What to work on
Which lines below fall between the one containing "for name, piece" and the one containing "before = set(bpy.data.objects)"? Repeat them exactly, counting both of those lines, and add nothing else.

Given data
= = = = =

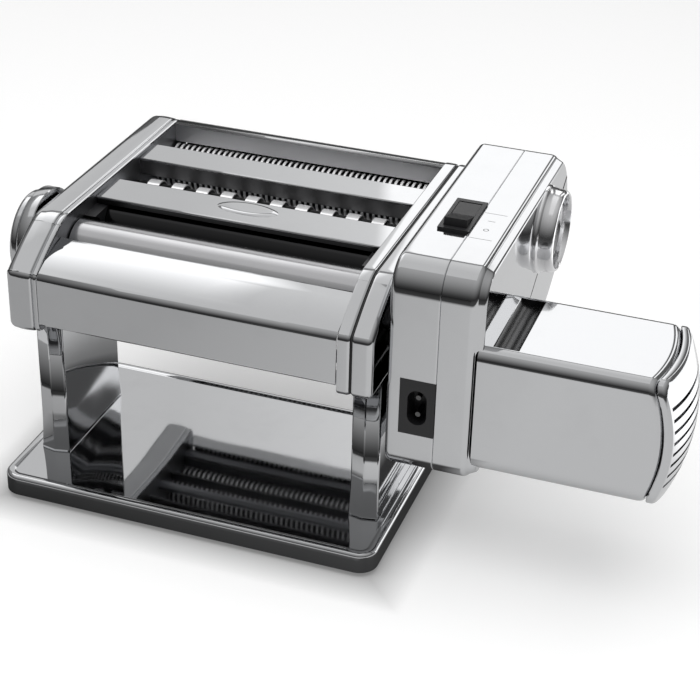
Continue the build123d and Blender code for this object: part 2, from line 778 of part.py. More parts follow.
def switch_bezel():
    y0, y1 = switch_y - switch_length / 2, switch_y + switch_length / 2
    frame = block(switch_x0, split_x, y0, y1, case_top, case_top + 1.2)
    frame += block(switch_x0 + 1, split_x - 0.1, y0 + 1, y1 - 1, case_top - 8, case_top)
    middle = (switch_x0 + split_x) / 2
    half = rocker_width / 2 + 0.2
    frame -= block(middle - half, middle + half, switch_y - rocker_length / 2 - 0.4, switch_y + rocker_length / 2 + 0.4,
                   case_top - 7, case_top + 2)
    return frame - rod(middle - half - 1, middle + half + 1, (switch_y, pivot_z), 1.2 + running)


def switch_rocker():
    """Shown with its front end up: two inclined faces that meet over the pivot, and round ends."""
    middle = (switch_x0 + split_x) / 2
    half = rocker_width / 2
    reach = rocker_length / 2
    rise = tan(radians(rocker_tilt)) * reach
    wedge = make_face(Polyline((-reach, -3.2), (-reach, 1.6 + rise), (0, 1.6), (reach, 1.6 + rise), (reach, -3.2), close=True))
    wedge &= Circle(reach)
    wedge = Pos(switch_y, pivot_z) * Rot(0, 0, -rocker_tilt) * wedge
    piece = along_x(wedge, middle - half, middle + half)
    return piece + rod(middle - half - 0.9, middle + half + 0.9, (switch_y, pivot_z), 1.2)


inlet_x = split_x - inlet_width / 2


def pin_places():
    return [(inlet_x, inlet_z - inlet_pin_pitch / 2), (inlet_x, inlet_z + inlet_pin_pitch / 2)]


def power_inlet():
    """Appliance inlet: a figure-of-eight well in a flat black plate."""
    x0, x1 = split_x - inlet_width + 0.1, split_x - 0.1
    body = block(x0, x1, case_front, case_front + inlet_depth, inlet_z - inlet_height / 2 + 0.1,
                 inlet_z + inlet_height / 2 - 0.1)
    well = SlotCenterToCenter(inlet_pin_pitch, 9)
    cut = extrude(Plane(origin=(inlet_x, case_front, inlet_z), x_dir=(0, 0, 1), z_dir=(0, 1, 0)) * well, amount=10)
    body -= cut
    for x, z in pin_places():
        body -= Pos(x, case_front + 11.5, z) * Rot(90, 0, 0) * Cylinder(1.2, 5)
    return body


def inlet_pins():
    pins = Part()
    for x, z in pin_places():
        pins += Pos(x, case_front + 7.5, z) * Rot(90, 0, 0) * Cylinder(1.2, 11)
    return pins


# ---------------------------------------------------------------- phases of the gears at rest
PHASE = {"rear": 0.0}
PHASE["front"] = partner_phase(REAR_ROLLER, PHASE["rear"], roller_teeth, FRONT_ROLLER, roller_teeth)
PHASE["wide_rear"] = partner_phase(WIDE_FRONT, 0.0, cutter_teeth, WIDE_REAR, cutter_teeth)
PHASE["narrow_rear"] = partner_phase(NARROW_FRONT, 0.0, cutter_teeth, NARROW_REAR, cutter_teeth)
PHASE["out_wide"] = partner_phase(REAR_ROLLER, 0.0, box_teeth, WIDE_FRONT, box_teeth)
PHASE["idler"] = partner_phase(WIDE_FRONT, PHASE["out_wide"], box_teeth, IDLER, idler_teeth)
PHASE["out_narrow"] = partner_phase(IDLER, PHASE["idler"], idler_teeth, NARROW_FRONT, box_teeth)
PHASE["small"] = partner_phase(REAR_ROLLER, 0.0, box_teeth, REDUCTION, small_teeth)
PHASE["pinion"] = partner_phase(REDUCTION, 0.0, big_teeth, MOTOR, pinion_teeth)

# ---------------------------------------------------------------- pieces
parts = {
    "base_tray": base_tray(),
    "rubber_feet": rubber_feet(),
    "left_leg": leg(left_leg_x),
    "right_leg": leg(right_leg_x),
    "left_cheek": left_cheek(),
    "right_cheek": right_cheek(),
    "cover_seal": cover_seal(),
    "gear_cover": gear_cover(),
    "left_side_plate": side_plate(body_left - plate),
    "right_side_plate": side_plate(body_right),
    "tie_rods": tie_rods(),
    "rod_nuts": rod_nuts(),
    "bearing_bushes": bushes(body_left - plate, -1) + bushes(body_right, 1),
    "front_panel": front_panel(),
    "back_panel": back_panel(),
    "front_plate": front_plate(),
    "rear_plate": rear_plate(),
    "side_guides": side_guides(),
    "front_roller": roller(FRONT_ROLLER, False),
    "rear_roller": roller(REAR_ROLLER, True),
    "front_roller_gear": roller_gear(FRONT_ROLLER, PHASE["front"]),
    "rear_roller_gear": roller_gear(REAR_ROLLER, PHASE["rear"]),
    "wide_front_shaft": cutter_shaft(WIDE_FRONT, True),
    "wide_rear_shaft": cutter_shaft(WIDE_REAR, False),
    "narrow_front_shaft": cutter_shaft(NARROW_FRONT, True),
    "narrow_rear_shaft": cutter_shaft(NARROW_REAR, False),
    "wide_front_cutter": wide_cutter(WIDE_FRONT, 0),
    "wide_rear_cutter": wide_cutter(WIDE_REAR, 1),
    "narrow_front_cutter": narrow_cutter(NARROW_FRONT, 0),
    "narrow_rear_cutter": narrow_cutter(NARROW_REAR, 1),
    "wide_front_gear": cutter_gear(WIDE_FRONT, 0.0),
    "wide_rear_gear": cutter_gear(WIDE_REAR, PHASE["wide_rear"]),
    "narrow_front_gear": cutter_gear(NARROW_FRONT, 0.0),
    "narrow_rear_gear": cutter_gear(NARROW_REAR, PHASE["narrow_rear"]),
    "wide_combs": Part() + [comb(WIDE_FRONT, wide_rings, 0, -1), comb(WIDE_REAR, wide_rings, 1, 1)],
    "narrow_combs": Part() + [comb(NARROW_FRONT, narrow_rings, 0, -1), comb(NARROW_REAR, narrow_rings, 1, 1)],
    "roller_carriage": carriage(),
    "thickness_dial": thickness_dial(),
    "dial_spindle": dial_spindle(),
    "mounting_plate": mounting_plate(),
    "motor_case_inner": case_inner(),
    "motor_case_outer": case_outer(),
    "motor_end_cap": motor_end_cap(),
    "boss_cover": boss_cover(),
    "roller_output_gear": output_gear(REAR_ROLLER, 0.0),
    "wide_output_gear": output_gear(WIDE_FRONT, PHASE["out_wide"]),
    "narrow_output_gear": output_gear(NARROW_FRONT, PHASE["out_narrow"]),
    "idler_gear": idler_gear(PHASE["idler"]),
    "gear_pins": Part() + [idler_pin(), reduction_pin()],
    "reduction_gear": reduction_gear(PHASE["small"], 0.0),
    "motor_pinion": motor_pinion(PHASE["pinion"]),
    "armature": armature(),
    "motor_can": motor_can(),
    "motor_bracket": motor_bracket(),
    "cooling_fan": cooling_fan(),
    "switch_bezel": switch_bezel(),
    "switch_rocker": switch_rocker(),
    "power_inlet": power_inlet(),
    "inlet_pins": inlet_pins(),
}
os.makedirs("parts", exist_ok=True)
for name, piece in parts.items():
    export_step(piece, f"parts/{name}.step")
print(len(parts), "pieces written")
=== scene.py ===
# %% [markdown]
# An electric pasta machine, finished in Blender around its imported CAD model. The CAD gives every piece its
# place, so the first step loads it as a fixed frame. Nothing from the CAD is ever moved: a piece either keeps
# its CAD mesh and gets a finish, or a finer surface is worked out here and stands for it.

# %% Load the frame
import json
import math

import bmesh
import bpy
import numpy as np

from mathutils import Matrix, Vector


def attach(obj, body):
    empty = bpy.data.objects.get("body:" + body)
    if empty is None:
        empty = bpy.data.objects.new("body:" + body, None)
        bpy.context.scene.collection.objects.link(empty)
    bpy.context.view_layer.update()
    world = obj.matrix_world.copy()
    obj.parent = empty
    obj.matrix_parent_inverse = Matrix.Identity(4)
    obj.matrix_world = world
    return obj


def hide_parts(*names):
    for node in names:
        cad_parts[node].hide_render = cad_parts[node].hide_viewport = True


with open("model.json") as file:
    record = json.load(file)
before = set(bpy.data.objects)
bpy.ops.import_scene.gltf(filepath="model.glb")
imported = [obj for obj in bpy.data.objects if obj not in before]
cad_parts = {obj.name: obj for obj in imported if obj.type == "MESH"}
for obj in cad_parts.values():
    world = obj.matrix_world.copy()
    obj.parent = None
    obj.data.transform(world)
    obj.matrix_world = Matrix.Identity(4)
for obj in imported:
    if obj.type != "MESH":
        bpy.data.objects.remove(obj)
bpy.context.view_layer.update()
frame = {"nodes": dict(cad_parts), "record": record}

# %% [markdown]
# The camera stands in front of the machine, to its right and above it, with a long lens, so the edges nearly
# stay parallel. Yaw, pitch and roll turn a camera that first looks along +Y.

# %% Camera
YAW, PITCH, ROLL = math.radians(18.6), math.radians(30.0), math.radians(-1.57)
forward = np.array([-math.sin(YAW) * math.cos(PITCH), math.cos(YAW) * math.cos(PITCH), -math.sin(PITCH)])
level_right = np.array([math.cos(YAW), math.sin(YAW), 0.0])
down = np.cross(forward, level_right)
right = math.cos(ROLL) * level_right + math.sin(ROLL) * down
up = -(-math.sin(ROLL) * level_right + math.cos(ROLL) * down)
camera_data = bpy.data.cameras.new("camera")
camera_data.sensor_width = 36.0
camera_data.lens = 1813.0 / 700.0 * camera_data.sensor_width
camera_data.clip_start, camera_data.clip_end = 0.05, 30.0
camera = bpy.data.objects.new("camera", camera_data)
bpy.context.scene.collection.objects.link(camera)
turn = np.eye(4)
turn[:3, 0], turn[:3, 1], turn[:3, 2], turn[:3, 3] = right, up, -forward, (0.297, -0.698, 0.509)
camera.matrix_world = Matrix(turn.tolist())
bpy.context.scene.camera = camera
print("lens", round(camera_data.lens, 1), "mm")

# %% [markdown]
# Shader maths is easier to read as ordinary expressions. The class below wraps one socket of a node tree:
# adding or multiplying two of them adds the Math node that does it. Every other node comes from `node`, which
# takes its type, its settings and what goes into its sockets.

# %% A small language for materials
class Value:
    def __init__(self, tree, socket):
        self.tree, self.socket = tree, socket

    def _math(self, operation, *inputs):
        made = self.tree.nodes.new("ShaderNodeMath")
        made.operation = operation
        for place, given in zip(made.inputs, inputs):
            connect(self.tree, given, place)
        return Value(self.tree, made.outputs[0])

    def __add__(self, other):
        return self._math("ADD", self, other)

    def __sub__(self, other):
        return self._math("SUBTRACT", self, other)

    def __rsub__(self, other):
        return self._math("SUBTRACT", other, self)

    def __mul__(self, other):
        return self._math("MULTIPLY", self, other)

    def __truediv__(self, other):
        return self._math("DIVIDE", self, other)

    def __pow__(self, other):
        return self._math("POWER", self, other)

    def __lt__(self, other):
        return self._math("LESS_THAN", self, other)

    def __gt__(self, other):
        return self._math("GREATER_THAN", self, other)

    def __abs__(self):
        return self._math("ABSOLUTE", self)

    def at_least(self, other):
        return self._math("MAXIMUM", self, other)

    def clamp(self):
        """Kept between 0 and 1."""
        return self._math("MINIMUM", self, 1.0).at_least(0.0)


def connect(tree, given, place):
    if isinstance(given, Value):
        tree.links.new(given.socket, place)
    else:
        place.default_value = given


class Finish:
    """One material, its Principled shader and the nodes that feed it."""

    def __init__(self, name, **settings):
        self.material = bpy.data.materials.new(name)
        self.material.use_nodes = True
        self.tree = self.material.node_tree
        self.shader = self.tree.nodes["Principled BSDF"]
        self.set(**settings)

    @classmethod
    def of(cls, material):
        """The finish of a material that is made already, so that more can be added to it."""
        made = cls.__new__(cls)
        made.material, made.tree = material, material.node_tree
        made.shader = material.node_tree.nodes["Principled BSDF"]
        return made

    def set(self, **settings):
        for key, given in settings.items():
            socket = key.replace("_", " ").title().replace("Ior", "IOR")
            connect(self.tree, given, self.shader.inputs[socket])

    def node(self, kind, settings=None, output=0, **inputs):
        """One output of a new node. An input goes by its name, or by i and its index where two share a
        name."""
        made = self.tree.nodes.new("ShaderNode" + kind)
        for key, given in (settings or {}).items():
            setattr(made, key, given)
        for key, given in inputs.items():
            index = int(key[1:]) if key[0] == "i" and key[1:].isdigit() else key.replace("_", " ")
            connect(self.tree, given, made.inputs[index])
        return Value(self.tree, made.outputs[output])

    def here(self):
        """Object coordinates in metres, so every pattern is fixed to the piece."""
        return self.node("TexCoord", output=3)

    def along(self, axis):
        """The object coordinate along axis 0, 1 or 2."""
        return self.node("SeparateXYZ", Vector=self.here(), output=axis)

    def noise(self, scale, detail, rough, stretch=(1.0, 1.0, 1.0)):
        place = self.node("Mapping", Vector=self.here(), Scale=stretch)
        return self.node("TexNoise", Vector=place, Scale=scale, Detail=detail, Roughness=rough)

    def between(self, share, low, high):
        """A colour between two, by a value from 0 to 1."""
        return self.node("Mix", {"data_type": "RGBA"}, output=2, i0=share, i6=(*low, 1.0), i7=(*high, 1.0))

    def bumps(self, height, depth):
        """Tilts the surface as if it rose by height times depth metres."""
        return self.node("Bump", Height=height, Distance=depth, Strength=1.0)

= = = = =

Solution for this task
for name, piece in parts.items():
    export_step(piece, f"parts/{name}.step")
print(len(parts), "pieces written")
=== scene.py ===
# %% [markdown]
# An electric pasta machine, finished in Blender around its imported CAD model. The CAD gives every piece its
# place, so the first step loads it as a fixed frame. Nothing from the CAD is ever moved: a piece either keeps
# its CAD mesh and gets a finish, or a finer surface is worked out here and stands for it.

# %% Load the frame
import json
import math

import bmesh
import bpy
import numpy as np

from mathutils import Matrix, Vector


def attach(obj, body):
    empty = bpy.data.objects.get("body:" + body)
    if empty is None:
        empty = bpy.data.objects.new("body:" + body, None)
        bpy.context.scene.collection.objects.link(empty)
    bpy.context.view_layer.update()
    world = obj.matrix_world.copy()
    obj.parent = empty
    obj.matrix_parent_inverse = Matrix.Identity(4)
    obj.matrix_world = world
    return obj


def hide_parts(*names):
    for node in names:
        cad_parts[node].hide_render = cad_parts[node].hide_viewport = True


with open("model.json") as file:
    record = json.load(file)
before = set(bpy.data.objects)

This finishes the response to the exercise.